10. The power of the department to place an officer under suspension pending enquiry into the disciplinary proceeding is well settled.

(a) In the decision reported in AIR 1972 SC 554 (P.R.Nayak v. Union of India), the Supreme Court considered the power of suspension conferred in Rule 3 of the All India Services (Discipline and Appeal) Rules, 1969, and held that when the rule provides for passing an order of ad-interim suspension of an employee during pendency of the enquiry, in respect of certain charges, is well within the power. In the said case, the pending enquiry into the charges were only contemplated and in fact, charges were not pending on the date of suspension. Taking note of the said fact, the Supreme Court held that the order of suspension being contrary to Rule 3 of the All India Services (Discipline and Appeal) Rules, 1969, the suspension order was unsustainable.
(b) The above decision of the Supreme Court was followed by me in the decision reported in (2006) 2 MLJ 34 (M.K.Dange v. Chairman-cum-Managing Director, Oil and Natural Gas Corporation, New Delhi and others).
(c) The power to suspend an employee provided in express terms either in the contract or in the statute, came up for consideration before the Supreme Court in the decision reported in AIR 1959 Supreme Court 1342 (Hotel Imperial Vs. Hotel Workers' Union). In paragraph 10, the Supreme Court held thus, "10. The first question therefore that falls for consideration is the extent of the power of the employer to suspend an employee under the ordinary law of master and servant.
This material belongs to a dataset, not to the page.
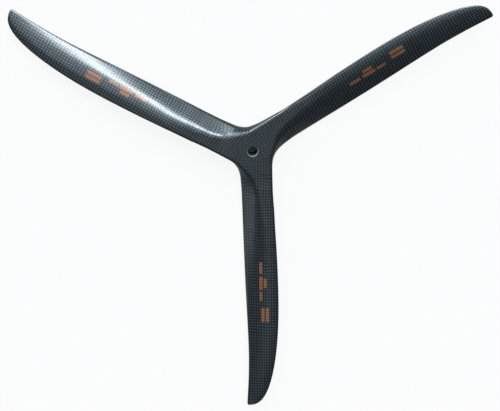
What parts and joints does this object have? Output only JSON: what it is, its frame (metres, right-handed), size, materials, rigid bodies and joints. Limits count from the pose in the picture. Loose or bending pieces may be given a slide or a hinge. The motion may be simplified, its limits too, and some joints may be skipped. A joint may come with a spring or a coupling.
{
  "type": "aircraft propeller",
  "caption": "Fixed-pitch propeller moulded in one piece: twisted, tapering blades run out of a flat hub with a plain centre bore; turns shaft power into thrust.",
  "frame": {"origin": "on the bore axis at the hub's back face", "axes": "+Z along the bore axis towards the front, the way the propeller pulls; one blade points along -Y, the others are 120 degrees apart; it turns counter-clockwise seen from the front"},
  "size_m": [0.487, 0.4251, 0.022],
  "materials": {
    "carbon": "clear-coated woven carbon"
  },
  "bodies": {
    "root": {"propeller": "carbon"}
  },
  "joints": []
}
It is now well settled that the power to suspend, in the sense of a right to forbid a servant to work, is not an implied term in an ordinary contract between master and servant, and that such a power can only be the creature either of a statute governing the contract, or of an express term in the contract itself. Ordinarily, therefore, the absence of such power either as an express term in the contract or in the rules framed under some statute would mean that the master would have no power to suspend a workman and even if he does so in the sense that he forbids the employee to work, he will have to pay wages during the so-called period of suspension. Where, however, there is power to suspend either in the contract of employment or in the statute or the rules framed thereunder, the suspension has the effect of temporarily suspending the relation of master and servant with the consequence that the servant is not bound to render service and the master is not bound to pay. These principles of the ordinary law of master and servant are well settled and have not been disputed before us by either party. Reference in this connection may be made to Hanley v. Pease and Partners Ltd., 1915-1 KB 698, Wallwork v. Fielding, 1922-2 KB 66, Secretary of State v. Surendra Nath, ILR (1939) 1 Cal 46: (AIR 1938 Cal
759) and Rura Ram v. Divisional Superintendent, N.W.Railway, ILR 1954-7 Punj 415: (AIR 1954 Punj 298)."

(d) Again in the decision reported in AIR 1964 SC 787 (R.P.Kapur v. Union of India), the Supreme Court held that the authority entitled to appoint a public servant would be entitled to suspend him pending departmental enquiry into his conduct or pending criminal proceeding, which may eventually result in departmental enquiry against him.

(e) In AIR 1968 SC 800 (B.R.Patel v. State of Maharashtra) a question arose as to whether a person, who was placed under suspension pending further orders due to pendency of criminal case, gets automatically restored into the service if the criminal case ended in acquittal. The Supreme Court held that even after the acquittal, a fresh order revoking the order of suspension should be passed by the department and there is no automatic revocation of suspension arises.

11. From the above referred decisions it is evident that the power exercised by the respondents in placing the petitioner under suspension pending enquiry into the charges is justified in the interest of the University.

There is no merit in the writ petition and the writ petition is dismissed in limine. Connected miscellaneous petitions are also dismissed.

vr To The Registrar, Madurai Kamaraj University, Palkalai Nagar, Madurai - 625 021.